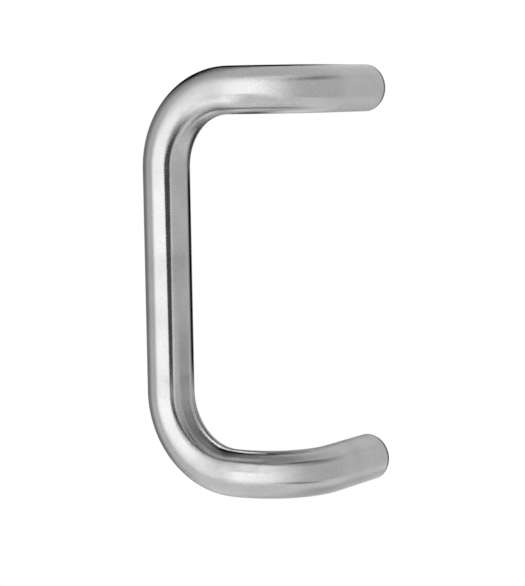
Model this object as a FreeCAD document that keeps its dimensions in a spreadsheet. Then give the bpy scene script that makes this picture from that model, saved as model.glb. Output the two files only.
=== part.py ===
"""Offset door pull, bent from one round stainless bar, in millimetres.

The door's face is the plane Y = 0 and the bar stands out from it towards -Y, with +Z up. The
origin lies on the door's face, midway between the two mounting centres. From each mounting
centre a short post runs straight out, turns sideways through a right angle into an arm along
-X, and turns again through a right angle into the vertical grip. The grip then hangs clear of
the door and to one side of its fixings, away from the door's edge.
"""

import FreeCAD, Part
import math
import os

import Sketcher

NODE = "pull_bar"
PARTS_FOLDER = "parts"
NEAR = 1e-6

# Each driving dimension: its name, its size in millimetres, or degrees for an angle, and what it measures.
DRIVING_DIMENSIONS = (
    ("bar_diameter", 25.4, "round bar, 1 inch"),
    ("mounting_centres", 203.2, "between the two fixings, 8 inches"),
    ("standoff", 76.2, "from the door's face to the grip's axis, 3 inches"),
    ("grip_bend_radius", 41.275, "axis radius of the bend between grip and arm, 1 5/8 inches"),
    ("arm_straight", 1.5875, "straight bar left between the two bends of an arm, 1/16 inch"),
    ("post_bend_radius", 36.5125, "axis radius of the bend between arm and post, 1 7/16 inches"),
    ("rim_depth", 0.5, "broken edge round each foot, off the bar's radius"),
    ("rim_length", 1.2, "the same edge, along the bar"),
    ("tap_drill_diameter", 7.94, "hole tapped 3/8-16, as drilled at 5/16 inch"),
    ("tap_drill_depth", 25.4, "full-diameter depth of each drilled hole, 1 inch"),
    ("drill_point_angle", 118.0, "cone that the drill leaves at the bottom"),
    ("countersink_diameter", 8.9, "broken edge at the mouth of each tapped hole"),
    ("countersink_angle", 90.0, "included angle of that mouth"),
)

# Heights on the door's face, as expressions for the sketches.
UPPER_CENTRE = "Dims.mounting_centres / 2"
LOWER_CENTRE = "-Dims.mounting_centres / 2"


def add_dimensions(doc):
    """Fills a sheet with the driving dimensions, one named cell each."""
    sheet = doc.addObject("Spreadsheet::Sheet", "Dims")
    for row, (alias, size, meaning) in enumerate(DRIVING_DIMENSIONS, start=1):
        sheet.set(f"A{row}", meaning)
        sheet.set(f"B{row}", str(size))
        sheet.setAlias(f"B{row}", alias)
    doc.recompute()
    return sheet


def add_sketch(body, name, role, offset=None):
    """A sketch on one of the body's origin planes, moved along its normal by an expression."""
    plane = next(p for p in body.Origin.OriginFeatures if p.Role == role)
    sketch = body.newObject("Sketcher::SketchObject", name)
    sketch.AttachmentSupport = [(plane, "")]
    sketch.MapMode = "FlatFace"
    if offset:
        sketch.setExpression("AttachmentOffset.Base.z", offset)
    return sketch


def point(x, y):
    """A point in a sketch's own plane."""
    return FreeCAD.Vector(x, y, 0)


def circle(x, y, radius):
    """A circle in a sketch's own plane."""
    return Part.Circle(point(x, y), FreeCAD.Vector(0, 0, 1), radius)


def arc(x, y, radius, first, last):
    """An arc in a sketch's own plane, anticlockwise between two angles in degrees."""
    return Part.ArcOfCircle(circle(x, y, radius), math.radians(first), math.radians(last))


def line(x1, y1, x2, y2):
    """A straight stretch in a sketch's own plane."""
    return Part.LineSegment(point(x1, y1), point(x2, y2))


def dimension(sketch, name, kind, targets, size, expression):
    """Adds a dimension to a sketch and ties it to the sheet."""
    index = sketch.addConstraint(Sketcher.Constraint(kind, *targets, size))
    sketch.renameConstraint(index, name)
    sketch.setExpression(f"Constraints.{name}", expression)


def constrain(sketch, *constraints):
    """Adds constraints that hold a sketch's shape and have no size."""
    for constraint in constraints:
        sketch.addConstraint(Sketcher.Constraint(*constraint))


def draw_grip_path(body, sheet):
    """The bar's axis in the grip's own plane: arm, bend, grip, bend and arm, from top to bottom."""
    half = sheet.mounting_centres / 2
    radius = sheet.grip_bend_radius
    arm_end = -sheet.post_bend_radius
    arm_start = arm_end - sheet.arm_straight
    grip = arm_start - radius
    sketch = add_sketch(body, "GripPath", "XZ_Plane", "Dims.standoff")
    top_arm, top_bend, straight, low_bend, low_arm = sketch.addGeometry(
        [
            line(arm_end, half, arm_start, half),
            arc(arm_start, half - radius, radius, 90, 180),
            line(grip, half - radius, grip, radius - half),
            arc(arm_start, radius - half, radius, 180, 270),
            line(arm_start, -half, arm_end, -half),
        ]
    )
    constrain(
        sketch,
        ("Tangent", top_arm, 2, top_bend, 1),
        ("Tangent", top_bend, 2, straight, 1),
        ("Tangent", straight, 2, low_bend, 1),
        ("Tangent", low_bend, 2, low_arm, 1),
        ("Vertical", straight),
        ("Horizontal", top_arm),
        ("Equal", top_bend, low_bend),
        ("Symmetric", top_arm, 1, low_arm, 2, -1),
    )
    dimension(sketch, "bend", "Radius", (top_bend,), radius, "Dims.grip_bend_radius")
    dimension(
        sketch, "arm", "DistanceX", (top_arm, 2, top_arm, 1), sheet.arm_straight, "Dims.arm_straight"
    )
    dimension(
        sketch, "post_bend", "DistanceX", (top_arm, 1, -1, 1), -arm_end, "Dims.post_bend_radius"
    )
    dimension(
        sketch, "centres", "DistanceY", (low_arm, 2, top_arm, 1), 2 * half, "Dims.mounting_centres"
    )
    return sketch


def draw_post_path(body, sheet, name, height):
    """The bar's axis in plan at one mounting centre's height: a quarter bend, then the post."""
    radius = sheet.post_bend_radius
    bend_end = radius - sheet.standoff
    sketch = add_sketch(body, name, "XY_Plane", height)
    bend, post = sketch.addGeometry(
        [arc(-radius, bend_end, radius, 270, 360), line(0, bend_end, 0, 0)]
    )
    constrain(
        sketch,
        ("Tangent", bend, 2, post, 1),
        ("Coincident", post, 2, -1, 1),
        ("Vertical", post),
        ("Vertical", bend, 1, bend, 3),
    )
    dimension(sketch, "bend", "Radius", (bend,), radius, "Dims.post_bend_radius")
    dimension(sketch, "standoff", "DistanceY", (bend, 1, -1, 1), sheet.standoff, "Dims.standoff")
    return sketch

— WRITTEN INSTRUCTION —
Everything from the first line above through the line that contains "bar, in millimetres." should be duplicated exactly, please, and nothing beyond it.

— OUTPUT BELOW —
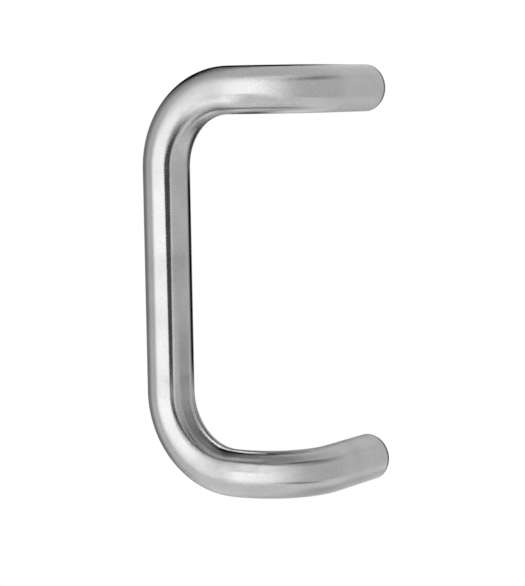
Model this object as a FreeCAD document that keeps its dimensions in a spreadsheet. Then give the bpy scene script that makes this picture from that model, saved as model.glb. Output the two files only.
=== part.py ===
"""Offset door pull, bent from one round stainless bar, in millimetres.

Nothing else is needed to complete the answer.